++++ Source records

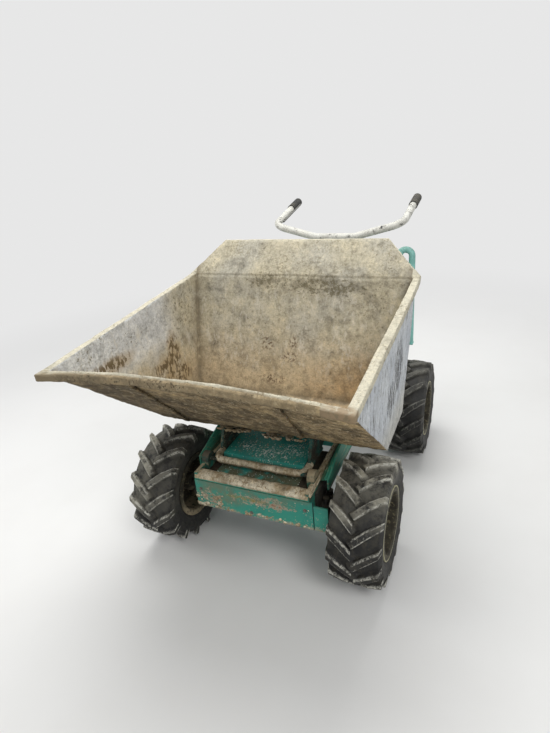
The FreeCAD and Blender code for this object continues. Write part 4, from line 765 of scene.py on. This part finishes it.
def dressed_place(vert):
    """Where a point of the tub lies once the wall is dented and caked."""
    rise = (vert.co.z - TUB_SHOULDER[1]) / CREASE_RISE
    in_front = vert.co.y < TUB_SHOULDER[0] - 0.004 + 0.07 * rise
    if -0.1 < rise < 1 and in_front and abs(vert.co.x) < TUB_BOTTOM_HALF:
        vert.co.y += CREASE_FILL * (1 - max(rise, 0))
    kinds = [face.material_index for face in vert.link_faces]
    dent = Vector([lumps(vert.co, DENT_WIDTH, seed) for seed in (3, 7, 11)]) * DENT_DEPTH
    crust = CRUST_RIM if RIM in kinds else CRUST_UNDER if UNDER in kinds else CRUST_ELSEWHERE
    swell = lumps(vert.co, 0.045, 17) + 0.6 * lumps(vert.co, 0.016, 19)
    return vert.co + dent + vert.normal * crust * swell


def make_tub():
    """The tub's skin with its ribs, dented and caked, its sharp edges softened."""
    mesh = bmesh.new()
    for name in ("tub_shell", "tub_ribs"):
        mesh.from_mesh(nodes[name].data)
    low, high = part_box("tub_shell")
    cut_tub(mesh, low, high)
    for face in mesh.faces:
        face.material_index = tub_finish(face.calc_center_median(), face.normal)
    store = mesh.verts.layers.float.new("corner_shade_and_dirt")
    moved = []
    for vert in mesh.verts:
        vert[store] = corner_shade_and_dirt(vert.co)
        moved.append(dressed_place(vert))
    for vert, place in zip(mesh.verts, moved):
        vert.co = [min(max(v, a), b) for v, a, b in zip(place, low, high)]
    crease = [v for v in mesh.verts
              if abs(v.co.z - TUB_SHOULDER[1]) < 0.008 and abs(v.co.x) < TUB_BOTTOM_HALF]
    bmesh.ops.remove_doubles(mesh, verts=crease, dist=0.0035)
    soft = {v for e in mesh.edges if e.is_manifold and e.calc_face_angle(0) > 0.5 for v in e.verts}
    bmesh.ops.smooth_vert(mesh, verts=list(soft), factor=0.35,
                          use_axis_x=True, use_axis_y=True, use_axis_z=True)
    data = bpy.data.meshes.new("tub")
    mesh.to_mesh(data)
    mesh.free()
    for material in (tub_inside(), tub_outside(), tub_under(), tub_rim(), tub_back()):
        data.materials.append(material)
    tub = mesh_piece("tub_cast", data, "tub", 40)
    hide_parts("tub_shell", "tub_ribs")


def wrap(degrees, pitch):
    """The angle's offset from the nearest multiple of the pitch."""
    return (degrees + pitch / 2) % pitch - pitch / 2


def tip_over_centre(across, degrees, start):
    """How far a point at and past the tyre's middle stands on the root of the other side's lug, 0 to 1."""
    share = across / TYRE_HALF
    turn = (share - LUG_SHARE_FOOT[0]) * LUG_TURN[1] / (LUG_SHARE_FOOT[1] - LUG_SHARE_FOOT[0])
    offset = np.radians(wrap(degrees - start - turn, 360 / LUGS)) * TYRE_R
    along = (across - LUG_SHARE_FOOT[0] * TYRE_HALF) / math.cos(LUG_SLANT) + offset * math.sin(LUG_SLANT)
    flank = (LUG_REACH_FOOT[0] - np.abs(offset)) / (LUG_REACH_FOOT[0] - LUG_REACH_TOP[0])
    return np.clip(np.minimum(flank, along / 0.006 + 0.5), 0, 1)


def tyre_rows():
    """Along the profile from the middle: the tables' place, then how much of a lug's height is left."""
    first = -LUG_SHARE_FOOT[0] / (LUG_SHARE_FOOT[1] - LUG_SHARE_FOOT[0])
    places = [*np.linspace(first, 1, 13), *np.linspace(1, 2, 14)[1:], *np.linspace(2, 3, 7)[1:]]
    return [(place, 1.0) for place in places] + [(3.0, 0.66), (3.0, 0.33), (3.0, 0.0)]


def half_tyre(side):
    """The right or left half of a tyre, row by row: across, turn, radius, and what is kept on the points."""
    pitch = 360 / LUGS
    columns = COLUMNS // 1 * LUGS
    even = LUG_START + np.arange(columns) * 360 / columns
    own_start = LUG_START + (0 if side > 0 else pitch / 2)
    other_start = LUG_START + (pitch / 2 if side > 0 else 0)
    tables = (LUG_SHARE_TOP, LUG_SHARE_FOOT, LUG_TURN, LUG_DEPTH_TOP, LUG_DEPTH_FOOT,
              LUG_REACH_TOP, LUG_REACH_FOOT)
    rows = []
    for place, left in tyre_rows():
        share_top, share_foot, turn, depth_top, depth_foot, reach_top, reach_foot = [
            np.interp(place, range(len(table)), table) for table in tables]
        angles = even + turn
        offset = np.abs(np.radians(wrap(even - own_start, pitch)) * TYRE_R)
        lug = np.clip((reach_foot - offset) / (reach_foot - reach_top), 0, 1)
        if place < 0.6:
            across = share_foot * TYRE_HALF
            lug = np.minimum(lug, tip_over_centre(across, angles, own_start))
            lug = np.maximum(lug, tip_over_centre(-across, angles, other_start))
        lug = lug * left
        worn = np.clip(1 - (reach_top - offset) / EDGE_ROUND, 0, 1) ** 2 * (lug > 0.95)
        fillet = np.clip(1 - (offset - reach_foot) / FOOT_ROUND, 0, 1) ** 2 * (lug <= 0) * left
        radius = TYRE_R - depth_foot + (depth_foot - depth_top) * lug + (fillet - worn) * ROUND_DEPTH
        x = side * TYRE_HALF * (share_foot + (share_top - share_foot) * lug)
        # Near the lugs' upper edges, where the scuffs and their painted highlight go.
        edge = np.exp(-((offset - reach_top) / 0.005) ** 2) * (lug > 0.4)
        rows.append((x, angles, radius, lug, edge))
    rows += [(side * x, even + LUG_TURN[-1], radius, 0, 0) for x, radius in SIDE_WALL]
    return [np.stack([value * np.ones(columns) for value in row]) for row in rows]


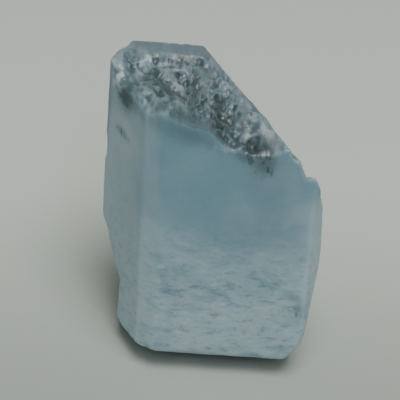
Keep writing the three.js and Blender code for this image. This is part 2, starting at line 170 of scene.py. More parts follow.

++++++++

◆ **Task requirements**
Print all of the entries again, exactly as written.

◆ **Task result**
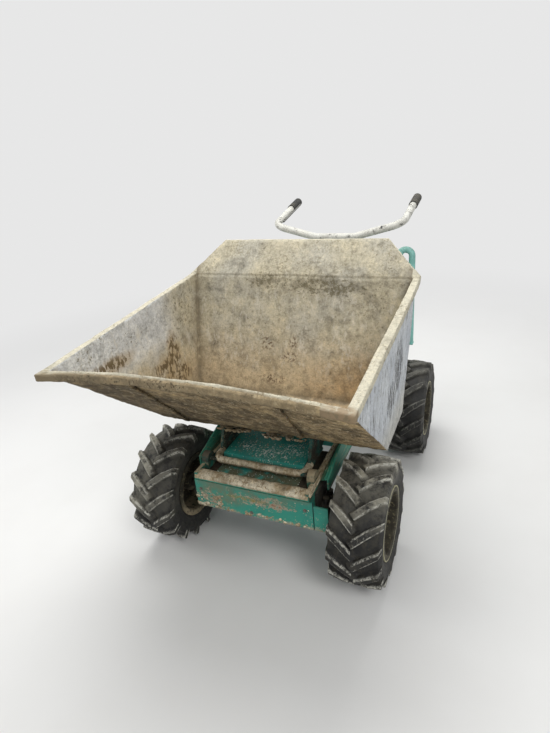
The FreeCAD and Blender code for this object continues. Write part 4, from line 765 of scene.py on. This part finishes it.
def dressed_place(vert):
    """Where a point of the tub lies once the wall is dented and caked."""
    rise = (vert.co.z - TUB_SHOULDER[1]) / CREASE_RISE
    in_front = vert.co.y < TUB_SHOULDER[0] - 0.004 + 0.07 * rise
    if -0.1 < rise < 1 and in_front and abs(vert.co.x) < TUB_BOTTOM_HALF:
        vert.co.y += CREASE_FILL * (1 - max(rise, 0))
    kinds = [face.material_index for face in vert.link_faces]
    dent = Vector([lumps(vert.co, DENT_WIDTH, seed) for seed in (3, 7, 11)]) * DENT_DEPTH
    crust = CRUST_RIM if RIM in kinds else CRUST_UNDER if UNDER in kinds else CRUST_ELSEWHERE
    swell = lumps(vert.co, 0.045, 17) + 0.6 * lumps(vert.co, 0.016, 19)
    return vert.co + dent + vert.normal * crust * swell


def make_tub():
    """The tub's skin with its ribs, dented and caked, its sharp edges softened."""
    mesh = bmesh.new()
    for name in ("tub_shell", "tub_ribs"):
        mesh.from_mesh(nodes[name].data)
    low, high = part_box("tub_shell")
    cut_tub(mesh, low, high)
    for face in mesh.faces:
        face.material_index = tub_finish(face.calc_center_median(), face.normal)
    store = mesh.verts.layers.float.new("corner_shade_and_dirt")
    moved = []
    for vert in mesh.verts:
        vert[store] = corner_shade_and_dirt(vert.co)
        moved.append(dressed_place(vert))
    for vert, place in zip(mesh.verts, moved):
        vert.co = [min(max(v, a), b) for v, a, b in zip(place, low, high)]
    crease = [v for v in mesh.verts
              if abs(v.co.z - TUB_SHOULDER[1]) < 0.008 and abs(v.co.x) < TUB_BOTTOM_HALF]
    bmesh.ops.remove_doubles(mesh, verts=crease, dist=0.0035)
    soft = {v for e in mesh.edges if e.is_manifold and e.calc_face_angle(0) > 0.5 for v in e.verts}
    bmesh.ops.smooth_vert(mesh, verts=list(soft), factor=0.35,
                          use_axis_x=True, use_axis_y=True, use_axis_z=True)
    data = bpy.data.meshes.new("tub")
    mesh.to_mesh(data)
    mesh.free()
    for material in (tub_inside(), tub_outside(), tub_under(), tub_rim(), tub_back()):
        data.materials.append(material)
    tub = mesh_piece("tub_cast", data, "tub", 40)
    hide_parts("tub_shell", "tub_ribs")


def wrap(degrees, pitch):
    """The angle's offset from the nearest multiple of the pitch."""
    return (degrees + pitch / 2) % pitch - pitch / 2


def tip_over_centre(across, degrees, start):
    """How far a point at and past the tyre's middle stands on the root of the other side's lug, 0 to 1."""
    share = across / TYRE_HALF
    turn = (share - LUG_SHARE_FOOT[0]) * LUG_TURN[1] / (LUG_SHARE_FOOT[1] - LUG_SHARE_FOOT[0])
    offset = np.radians(wrap(degrees - start - turn, 360 / LUGS)) * TYRE_R
    along = (across - LUG_SHARE_FOOT[0] * TYRE_HALF) / math.cos(LUG_SLANT) + offset * math.sin(LUG_SLANT)
    flank = (LUG_REACH_FOOT[0] - np.abs(offset)) / (LUG_REACH_FOOT[0] - LUG_REACH_TOP[0])
    return np.clip(np.minimum(flank, along / 0.006 + 0.5), 0, 1)


def tyre_rows():
    """Along the profile from the middle: the tables' place, then how much of a lug's height is left."""
    first = -LUG_SHARE_FOOT[0] / (LUG_SHARE_FOOT[1] - LUG_SHARE_FOOT[0])
    places = [*np.linspace(first, 1, 13), *np.linspace(1, 2, 14)[1:], *np.linspace(2, 3, 7)[1:]]
    return [(place, 1.0) for place in places] + [(3.0, 0.66), (3.0, 0.33), (3.0, 0.0)]


def half_tyre(side):
    """The right or left half of a tyre, row by row: across, turn, radius, and what is kept on the points."""
    pitch = 360 / LUGS
    columns = COLUMNS // 1 * LUGS
    even = LUG_START + np.arange(columns) * 360 / columns
    own_start = LUG_START + (0 if side > 0 else pitch / 2)
    other_start = LUG_START + (pitch / 2 if side > 0 else 0)
    tables = (LUG_SHARE_TOP, LUG_SHARE_FOOT, LUG_TURN, LUG_DEPTH_TOP, LUG_DEPTH_FOOT,
              LUG_REACH_TOP, LUG_REACH_FOOT)
    rows = []
    for place, left in tyre_rows():
        share_top, share_foot, turn, depth_top, depth_foot, reach_top, reach_foot = [
            np.interp(place, range(len(table)), table) for table in tables]
        angles = even + turn
        offset = np.abs(np.radians(wrap(even - own_start, pitch)) * TYRE_R)
        lug = np.clip((reach_foot - offset) / (reach_foot - reach_top), 0, 1)
        if place < 0.6:
            across = share_foot * TYRE_HALF
            lug = np.minimum(lug, tip_over_centre(across, angles, own_start))
            lug = np.maximum(lug, tip_over_centre(-across, angles, other_start))
        lug = lug * left
        worn = np.clip(1 - (reach_top - offset) / EDGE_ROUND, 0, 1) ** 2 * (lug > 0.95)
        fillet = np.clip(1 - (offset - reach_foot) / FOOT_ROUND, 0, 1) ** 2 * (lug <= 0) * left
        radius = TYRE_R - depth_foot + (depth_foot - depth_top) * lug + (fillet - worn) * ROUND_DEPTH
        x = side * TYRE_HALF * (share_foot + (share_top - share_foot) * lug)
        # Near the lugs' upper edges, where the scuffs and their painted highlight go.
        edge = np.exp(-((offset - reach_top) / 0.005) ** 2) * (lug > 0.4)
        rows.append((x, angles, radius, lug, edge))
    rows += [(side * x, even + LUG_TURN[-1], radius, 0, 0) for x, radius in SIDE_WALL]
    return [np.stack([value * np.ones(columns) for value in row]) for row in rows]


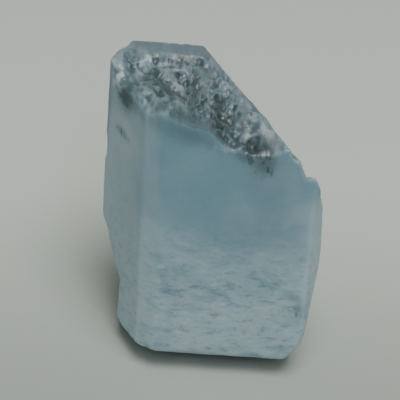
Keep writing the three.js and Blender code for this image. This is part 2, starting at line 170 of scene.py. More parts follow.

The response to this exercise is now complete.